I am succesfully getting the HTML back via CURL and can parse it when targeting a standard TAG name like "a" or if it had an ID, but iterating over the HTML using the PHP default parser when looking for a attribute name is problematic:

How can I take this successful code below and make it work like intended as shown in the second code which of course is wrong?

WORKING CODE (Finds,gets, echo's all "a" tags in $output)

$url = "https://plus.google.com/+Mcgowansac/about";
$curl = curl_init($url);
curl_setopt($curl, CURLOPT_RETURNTRANSFER, TRUE);
$output = curl_exec($curl);
curl_close($curl);
$DOM = new DOMDocument;
@$DOM->loadHTML($output);


foreach($DOM->getElementsByTagName('a') as $link) {
        # Show the <a href>
        echo $link->getAttribute('href');
        echo "<br />";}

THEORETICALLY NEEDED CODE: (Find every review by custom attribute in HTML and echo them)

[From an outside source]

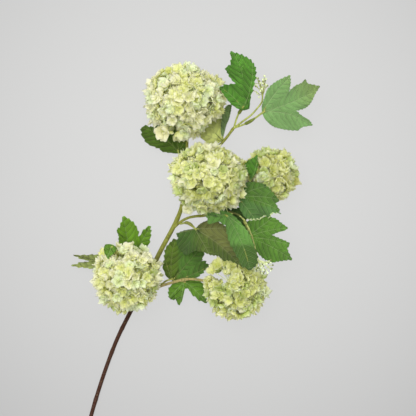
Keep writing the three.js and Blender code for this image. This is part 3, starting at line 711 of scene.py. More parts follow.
# A lobe's tip is x, y, z and how far its midrib bows to the left. The hub is a point from which
# the whole edge is in sight. The edge is a list of smooth runs, and each run ends at a corner.
# Some leaves also give the shares of the stalk that their sleeve grips, the length of a tooth,
# an arch, which is the rise of the blade's middle, or the headings, in degrees from the hub,
# between which their rim is pale.
LEAVES = {
    "leaf_top": dict(
        tint="deep", slot="leaf_dark",
        petiole=[(32, 99.5, 46), (37.4, 115.9, 48), (44.5, 127, 52)],
        base=(43.6, 123.9, 51), hub=(44.5, 149), sleeve=(0.55, 0.9),
        tips=[(29, 193.5, 74, -8), (15.5, 149, 72, -2), (55, 181, 66, -4)],
        edge=[[(53.5, 140.5), (58.5, 159), (59, 172.5), (53, 183), (41, 189.5), (28, 193.5)],
              [(29, 184), (27.5, 177), (21.5, 173.5)], [(24.5, 168), (27, 162), (36.5, 153.5)],
              [(21.5, 152.5), (14, 149)], [(22.5, 136.5), (30, 128), (43.5, 121.5), (51.5, 123.5)]]),
    "leaf_top_right": dict(
        tint="soft", slot="leaf_mid",
        petiole=[(32, 99.5, 46), (51.1, 107.2, 48), (71, 121, 51.5)],
        base=(68.2, 119.6, 51), hub=(92, 127), sleeve=(0.36, 0.68), tooth=4,
        tips=[(140.1, 150.3, 58, -3), (102.3, 163.6, 66, 2), (130.7, 102.7, 44, 6)],
        edge=[[(72, 109.5), (81, 102), (94.5, 98), (112.5, 96.5)], [(116, 100), (130.5, 103)],
              [(126, 109), (118.5, 113), (110, 121)], [(121.5, 124.5), (128, 130.5), (133, 140.5),
              (139.5, 150.5)], [(130.5, 152.5), (124, 154.5), (121.5, 159.5)], [(119, 155.5),
              (109, 151.5), (101, 144.5)], [(103, 154.5), (102.5, 164.5)], [(87, 158),
              (75, 148.5), (70.5, 137.5), (67, 128), (67, 118.5)]]),
    "leaf_top_left": dict(
        tint="moss", slot="leaf_dark",
        petiole=[(-29, 53, 14), (-35.3, 63, 16), (-38, 73.5, 16.5)],
        base=(-37.2, 70.6, 16), hub=(-53, 88),
        tips=[(-84.2, 101.8, 24, -4), (-43, 117, 4, 0), (-25.5, 92, 8, 0)],
        edge=[[(-83.5, 94.5), (-80, 85.5), (-75, 80)], [(-66.5, 76.5), (-61, 74.5), (-58, 71)],
              [(-48, 69.5), (-35.5, 68.5), (-26.5, 71)], [(-26, 79.5), (-28, 91), (-31.5, 105),
              (-40, 121)], [(-48, 114), (-58, 106), (-70.5, 102), (-79, 104.5)], [(-84, 100)]]),
    "leaf_behind_top": dict(
        tint="pale", slot="leaf_pale",
        petiole=[(19, 83, 39), (16.5, 84, 37.5), (12, 87, 34)],
        base=(15.6, 83.2, 37), hub=(4, 100.5),
        tips=[(-3.8, 121.3, 9, 0), (-10.1, 95.7, 20, 0)],
        edge=[[(16.5, 94), (16.5, 104.5), (17, 118.5), (9, 121.5), (-2.5, 123)], [(-12.5, 115),
              (-14.5, 102), (-10, 90.5)], [(0, 80.5), (10, 79.5), (18, 84.5)]]),
    "leaf_behind_fold": dict(
        tint="grey", slot="leaf_dark",
        petiole=[(20, 84, 40), (19, 85.5, 38.5), (18, 89, 37)],
        base=(17.5, 86, 37), hub=(22, 110), tooth=3,
        tips=[(29, 131.7, 30, 0)],
        edge=[[(20.5, 94), (23, 104), (26.5, 112), (29, 123), (30, 130)], [(24, 128.5),
              (19, 120.5), (16.5, 107.5), (16, 95), (18.5, 86.5)]]),
    "leaf_right_small": dict(
        tint="forest", slot="leaf_dark",
        petiole=[(40, 35.5, 27), (48.6, 31.1, 48), (52.5, 34, 66)],
        base=(52, 32.2, 66), hub=(55, 49.5), tooth=5,
        tips=[(61.2, 64.9, 71, -2), (45, 52, 68, 0)],
        edge=[[(59, 43.5), (62, 52.5), (61.5, 59.5), (61, 65.5)], [(54.5, 61), (48.5, 57.5),
              (43.5, 52)], [(47.5, 47.5), (51, 41), (52.5, 33)]]),
    "leaf_right": dict(
        tint="blue", slot="leaf_mid",
        petiole=[(22.6, 33, 22.5), (28.7, 22.5, 42), (40, 13, 60.5)],
        base=(37.2, 13.7, 60), hub=(59.5, 10), tooth=5, pale_rim=(-116, -30),
        tips=[(90.3, -3.7, 55.5, 3), (74, 27, 73, 2), (58, -13, 54.5, 0), (86, 11, 62, 2)],
        edge=[[(39, 0), (47.5, -13), (55, -15), (65, -14)], [(71, -10), (75.5, -13)], [(81, -6.5),
              (91, -7.5)], [(85, -6.5)], [(89, -3.5)], [(84, 5.5)], [(88.5, 9)], [(79.5, 20),
              (70.5, 29), (58, 32), (42.5, 32)], [(38, 23.5), (35, 13.5)]]),
    "leaf_lower": dict(
        tint="olive", slot="leaf_dark",
        petiole=[(-61, -99, 18), (-52.7, -91.7, 26), (-44, -89, 30)],
        base=(-45.2, -91.6, 30), hub=(-34, -70.5),
        tips=[(-40.9, -39, 20, 3), (1.3, -72.8, 29, -2), (-54, -64, 24, 0), (-14, -56, 27, 0)],
        edge=[[(-30, -92.5), (-15, -88), (-5, -79.5), (2, -71.5)], [(-3, -70), (-1.5, -67)],
              [(-10, -69)], [(-7, -63.5), (-4.5, -56.5)], [(-16.5, -49), (-31.5, -44),
              (-42, -38.5)], [(-48, -44), (-53.5, -52), (-54.5, -61.5), (-57, -72.5)],
              [(-52.5, -85.5), (-44, -92)]]),
    "leaf_centre": dict(
        tint="dusk", slot="leaf_dark",
        petiole=[(-35, -20, 25), (-25.1, -18.8, 33), (-14, -27.5, 38.5)],
        base=(-16.3, -26.3, 38), hub=(-1, -37.5), sleeve=(0.3, 0.85), tooth=5,
        tips=[(39.6, -71.9, 68, 4), (4, -62, 48, 0), (-39.4, -32, 36, 0), (19, -25, 54, 0)],
        edge=[[(-29, -28), (-40, -32)], [(-37.5, -37), (-39.5, -42)], [(-35, -51.5),
              (-27.5, -58.5), (-17.5, -53.5), (-6, -55), (3.5, -58.5), (13, -59.5)],
              [(19.5, -66.5)], [(25, -65), (34.5, -69), (41, -72.5)], [(39.5, -61), (35.5, -47),
              (28.5, -33.5), (22.5, -23.5), (10, -17), (-1, -16), (-10, -20), (-15.5, -25.5)]]),
    "leaf_bent": dict(
        tint="bent", slot="leaf_mid",
        petiole=[(9, -7.3, 54), (16.2, -6.2, 58), (24.5, -10, 62.5)],
        base=(22.3, -8.1, 62), hub=(23.5, -13.5), arch=5,
        tips=[(51.9, -76.6, 74, 4), (-4.3, -11.2, 60, 0), (50, -29, 66, 0)],
        edge=[[(-1, -12.5), (0.5, -19.5)], [(12.5, -16.5), (22, -21.5)], [(23, -28.5), (26, -41),
              (31.5, -52), (36.5, -62), (41.5, -71.5), (52, -77)], [(59.5, -70), (60, -57),
              (55, -43.5), (51.5, -33.5), (44.5, -23.5), (34.5, -12), (22.5, -3.5), (8.5, -1),
              (-2, -6)]]),
    "leaf_shaded": dict(
        tint="shaded", slot="leaf_dark",
        petiole=[(-2.5, -8.7, 50), (7.5, -1.5, 50), (20, -0.5, 50)],
        base=(17.4, 1.2, 50), hub=(30, -8.5),
        tips=[(52.4, -34.9, 48, 0), (21.2, -22.5, 46, 0)],
        edge=[[(22.5, -17), (37.5, -26), (53, -34.5)], [(46.5, -11), (40, -0.5)], [(23.5, 2),
              (7.5, -2)]]),
    "leaf_lower_right": dict(
        tint="mid", slot="leaf_mid",
        petiole=[(44.5, -14.5, 63), (49.8, -26.5, 58.8), (55, -35.5, 56.4)],
        base=(48.5, -36.1, 56), hub=(67, -35), tooth=5,
        tips=[(99.9, -24.8, 60, 2), (104.6, -64.8, 50, 3), (78, -14, 50, 0), (102, -46, 54, 2)],
        edge=[[(51, -31), (57, -48.5), (68, -62), (80, -68)], [(91, -66), (104.5, -64.5)],
              [(101.5, -58), (98.5, -51.5), (102, -44.5)], [(91, -39), (79, -33.5)], [(86, -31),
              (94, -29.5), (99.5, -25)], [(92, -19.5), (83.5, -13), (71, -11), (59.5, -14.5),
              (49, -16)]]),
    "leaf_hanging": dict(
        tint="fresh", slot="leaf_mid",
        petiole=[(-40, -92, 30), (-35.1, -91.6, 30.5), (-28, -93, 29)],
        base=(-30.1, -92.2, 29), hub=(-27.5, -95.5),
        tips=[(-35.2, -121.5, 20, 0), (-1.9, -120.9, 18, 2), (-48, -112, 22, 0)],
        edge=[[(-41.5, -115), (-35.5, -122.5)], [(-32.5, -112.5), (-30, -102.5), (-26, -100),
              (-21.5, -107), (-11.5, -115.5), (-2, -120)], [(-2, -112), (-5, -105), (0, -103.5)],
              [(-4.5, -95.5), (-15, -91.5), (-30, -90.5), (-41, -93), (-48.5, -100),
              (-50, -107.5), (-47.5, -115)]]),
    "leaf_left_top": dict(
        tint="bright", slot="leaf_mid",
        petiole=[(-79, -94, 5.5), (-87.3, -81, 4.5), (-98.5, -62.5, 6.8)],
        base=(-97.4, -65.7, 6), hub=(-93.5, -55.5),
        tips=[(-106, -10, 46, 0), (-72, -22.5, 34, 0)],
        edge=[[(-112, -35), (-112, -44), (-108.5, -59), (-97.5, -67.5), (-84.5, -60.5),
              (-75, -46.5), (-71.5, -31.5), (-72.5, -22.5)], [(-79, -26.5), (-84, -34),
              (-87.5, -41)], [(-87, -32), (-90.5, -21.5), (-97.5, -14.5), (-105, -10)],
              [(-107.5, -17), (-110.5, -24.5), (-114.5, -27.5)]]),
    "leaf_left_flap": dict(
        tint="fresh", slot="leaf_mid",
        petiole=[(-97.5, -98, 26), (-108, -72, 48), (-117, -50, 72), (-119.5, -47.5, 74)],
        base=(-118.5, -45.5, 73.5), hub=(-121.5, -52), tooth=5,
        tips=[(-125.5, -64.5, 82, 0)],
        edge=[[(-128.5, -50), (-127.5, -55.5), (-123, -63)], [(-120, -59), (-115.5, -55.5),
              (-112, -49.5)], [(-117.5, -45.5), (-122.5, -44.5), (-127, -45)]]),
    "leaf_left_edge": dict(
        tint="faded", slot="leaf_pale",
        petiole=[(-86, -108.7, 5), (-105, -92.4, 3), (-126, -72, 8.8)],
        base=(-123.8, -73.3, 8), hub=(-132.5, -69),
        tips=[(-168.1, -57.7, 30, 0), (-173.3, -73.5, 26, 0)],
        edge=[[(-161, -63), (-151, -65), (-145, -67)], [(-156, -67.5), (-172, -72.5)],
              [(-158.5, -74.5), (-146, -76.5), (-131, -77.5), (-121, -73.5), (-126, -63.5),
              (-137.5, -59), (-153.5, -59), (-169, -58.5)]]),
}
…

$url = "https://plus.google.com/+Mcgowansac/about";
$curl = curl_init($url);
curl_setopt($curl, CURLOPT_RETURNTRANSFER, TRUE);
$output = curl_exec($curl);
curl_close($curl);
$DOM = new DOMDocument;
@$DOM->loadHTML($output);


foreach($DOM->getElementsByTagName('div[guidehelpid=userreviews]') as $review) {
        echo $review;
        echo "<br />"; }

Any help i correcting this would be appreciated. I would prefer not to use "simple_html_dom" if I can accomplish this without it.


Solution

  • I suggest and you could use an DOMXpath in this case too. Example:

    $url = "https://plus.google.com/+Mcgowansac/about";
    $curl = curl_init($url);
    curl_setopt($curl, CURLOPT_USERAGENT, 'Mozilla/5.0 (Windows; U; Windows NT 5.1; en-US; rv:1.8.1.13) Gecko/20080311 Firefox/2.0.0.13');
    curl_setopt($curl, CURLOPT_RETURNTRANSFER, TRUE);
    $output = curl_exec($curl);
    curl_close($curl);
    
    $dom = new DOMDocument;
    libxml_use_internal_errors(true);
    $dom->loadHTML($output);
    libxml_clear_errors();
    $xpath = new DOMXpath($dom);
    
    $review = $xpath->query('//div[@guidedhelpid="userreviews"]');
    
    if($review->length > 0) { // if it exists
        echo $review->item(0)->nodeValue;
        // echoes
        // John DeRemer reviewed 3 months ago Last fall, we had a major issue with mold which required major ... and so on
    }